● **REQUIREMENTS**
Copy each line in which the string "else" occurs.

● **INPUT DATA**

[Start]

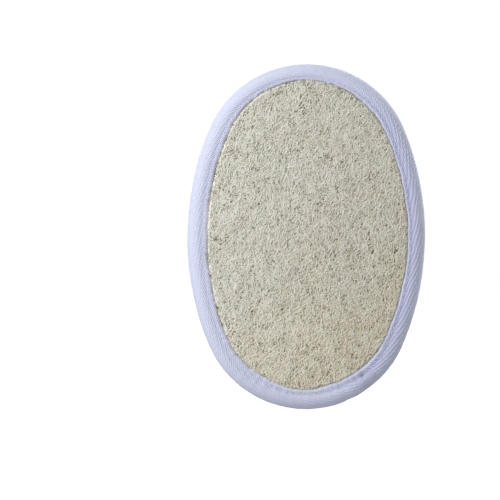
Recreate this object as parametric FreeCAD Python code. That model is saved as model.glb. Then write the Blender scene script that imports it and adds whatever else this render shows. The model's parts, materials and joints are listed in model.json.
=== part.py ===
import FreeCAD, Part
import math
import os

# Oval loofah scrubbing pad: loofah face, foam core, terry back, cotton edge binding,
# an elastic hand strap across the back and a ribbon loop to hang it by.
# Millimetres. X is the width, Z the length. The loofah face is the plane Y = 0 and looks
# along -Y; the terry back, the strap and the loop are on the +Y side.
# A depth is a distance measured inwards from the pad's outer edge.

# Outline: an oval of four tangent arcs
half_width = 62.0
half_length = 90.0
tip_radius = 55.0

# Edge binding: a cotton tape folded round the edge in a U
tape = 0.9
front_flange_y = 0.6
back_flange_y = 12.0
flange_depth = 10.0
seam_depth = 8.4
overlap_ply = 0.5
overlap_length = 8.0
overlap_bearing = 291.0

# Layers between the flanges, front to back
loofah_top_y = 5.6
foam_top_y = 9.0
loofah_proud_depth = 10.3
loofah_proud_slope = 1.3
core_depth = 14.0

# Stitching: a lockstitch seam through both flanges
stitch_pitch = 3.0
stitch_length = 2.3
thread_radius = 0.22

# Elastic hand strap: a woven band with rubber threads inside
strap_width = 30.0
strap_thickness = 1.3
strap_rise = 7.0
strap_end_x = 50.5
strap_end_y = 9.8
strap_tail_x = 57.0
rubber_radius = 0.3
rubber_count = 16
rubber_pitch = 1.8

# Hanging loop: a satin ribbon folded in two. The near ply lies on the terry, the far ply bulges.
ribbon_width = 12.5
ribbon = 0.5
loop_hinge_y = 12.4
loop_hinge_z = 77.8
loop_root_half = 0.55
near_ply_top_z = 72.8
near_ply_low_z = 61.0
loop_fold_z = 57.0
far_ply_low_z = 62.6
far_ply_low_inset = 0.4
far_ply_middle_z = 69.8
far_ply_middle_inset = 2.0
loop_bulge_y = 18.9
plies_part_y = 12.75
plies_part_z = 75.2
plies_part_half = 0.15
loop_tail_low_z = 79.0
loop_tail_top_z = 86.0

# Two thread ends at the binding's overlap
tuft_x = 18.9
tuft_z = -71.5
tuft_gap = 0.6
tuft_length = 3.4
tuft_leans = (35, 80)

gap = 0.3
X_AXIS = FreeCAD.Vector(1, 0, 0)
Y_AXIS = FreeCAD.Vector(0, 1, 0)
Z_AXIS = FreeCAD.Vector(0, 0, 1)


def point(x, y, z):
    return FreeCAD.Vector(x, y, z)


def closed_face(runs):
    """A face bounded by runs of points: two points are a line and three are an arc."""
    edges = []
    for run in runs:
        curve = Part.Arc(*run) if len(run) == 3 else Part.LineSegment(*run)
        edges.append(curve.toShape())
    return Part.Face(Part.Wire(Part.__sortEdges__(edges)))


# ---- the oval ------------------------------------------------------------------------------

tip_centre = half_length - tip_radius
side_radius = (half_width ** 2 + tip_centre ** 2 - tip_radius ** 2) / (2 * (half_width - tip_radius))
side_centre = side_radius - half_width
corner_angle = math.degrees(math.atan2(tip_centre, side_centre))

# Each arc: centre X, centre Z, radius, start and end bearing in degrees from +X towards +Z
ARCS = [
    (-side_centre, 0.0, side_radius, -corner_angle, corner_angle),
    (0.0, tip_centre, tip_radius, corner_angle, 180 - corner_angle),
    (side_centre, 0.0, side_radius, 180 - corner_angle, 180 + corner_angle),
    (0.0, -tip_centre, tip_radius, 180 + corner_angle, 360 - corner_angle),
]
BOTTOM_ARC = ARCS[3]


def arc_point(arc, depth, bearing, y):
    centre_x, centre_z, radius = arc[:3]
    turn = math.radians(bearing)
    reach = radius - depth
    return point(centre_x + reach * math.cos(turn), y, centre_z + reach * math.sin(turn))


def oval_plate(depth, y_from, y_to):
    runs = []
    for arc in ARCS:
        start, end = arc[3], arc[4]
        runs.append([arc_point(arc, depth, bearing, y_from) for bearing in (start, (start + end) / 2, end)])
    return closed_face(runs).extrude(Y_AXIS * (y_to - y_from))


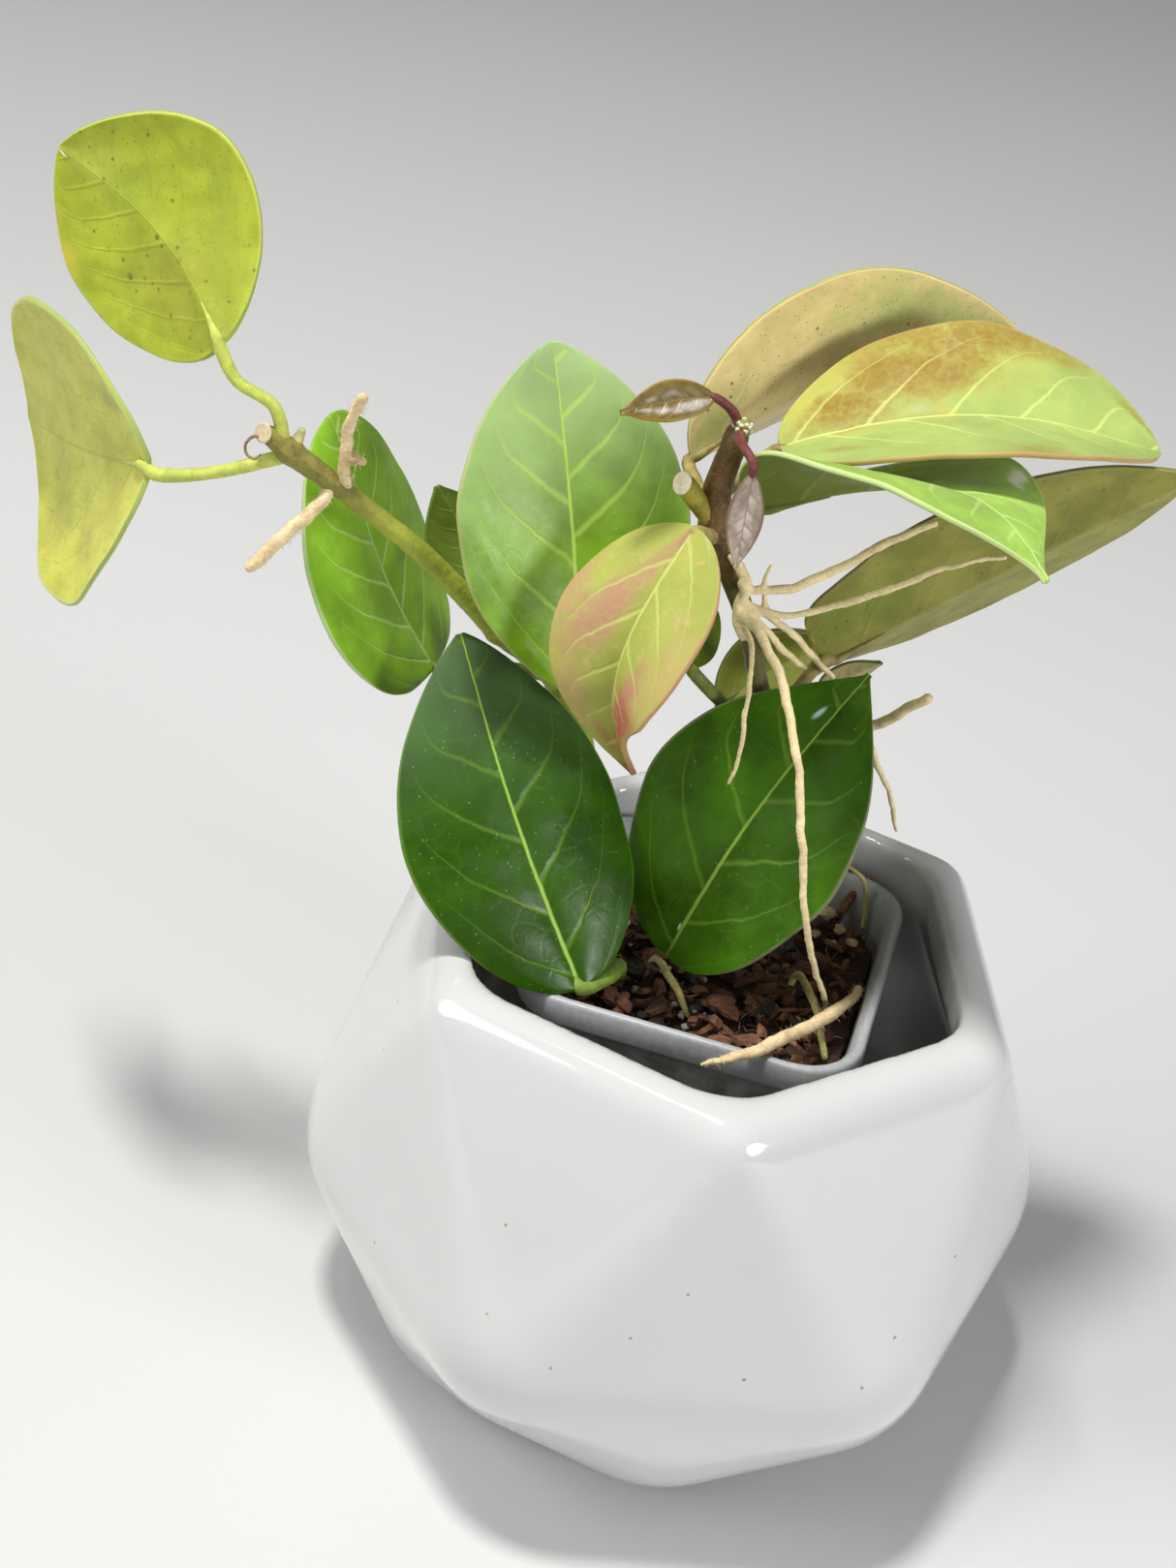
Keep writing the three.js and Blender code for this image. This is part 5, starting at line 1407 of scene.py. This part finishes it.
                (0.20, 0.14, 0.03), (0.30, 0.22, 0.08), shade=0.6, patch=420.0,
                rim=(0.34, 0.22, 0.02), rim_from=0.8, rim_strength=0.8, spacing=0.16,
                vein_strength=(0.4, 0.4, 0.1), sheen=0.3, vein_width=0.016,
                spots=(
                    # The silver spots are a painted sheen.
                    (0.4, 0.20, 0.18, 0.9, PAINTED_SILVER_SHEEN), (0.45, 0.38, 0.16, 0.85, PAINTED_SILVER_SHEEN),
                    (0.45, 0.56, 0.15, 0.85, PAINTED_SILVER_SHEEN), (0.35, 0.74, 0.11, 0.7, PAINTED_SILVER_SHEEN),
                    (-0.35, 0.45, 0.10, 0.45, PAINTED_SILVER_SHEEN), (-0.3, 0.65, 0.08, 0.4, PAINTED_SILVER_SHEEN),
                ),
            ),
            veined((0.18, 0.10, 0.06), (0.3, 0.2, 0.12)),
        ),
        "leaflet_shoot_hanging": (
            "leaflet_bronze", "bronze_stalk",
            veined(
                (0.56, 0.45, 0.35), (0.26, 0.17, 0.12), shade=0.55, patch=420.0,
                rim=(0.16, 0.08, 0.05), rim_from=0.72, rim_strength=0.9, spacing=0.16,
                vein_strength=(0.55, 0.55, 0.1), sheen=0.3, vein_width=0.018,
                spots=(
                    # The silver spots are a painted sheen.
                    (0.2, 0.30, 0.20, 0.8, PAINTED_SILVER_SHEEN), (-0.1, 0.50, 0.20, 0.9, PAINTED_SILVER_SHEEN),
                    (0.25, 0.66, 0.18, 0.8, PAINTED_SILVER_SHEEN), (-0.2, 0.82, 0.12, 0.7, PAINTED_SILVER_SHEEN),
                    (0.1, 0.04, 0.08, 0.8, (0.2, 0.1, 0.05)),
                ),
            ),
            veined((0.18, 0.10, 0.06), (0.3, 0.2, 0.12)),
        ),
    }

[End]

● **OUTPUT BELOW**
Recreate this object as parametric FreeCAD Python code. That model is saved as model.glb. Then write the Blender scene script that imports it and adds whatever else this render shows. The model's parts, materials and joints are listed in model.json.
        curve = Part.Arc(*run) if len(run) == 3 else Part.LineSegment(*run)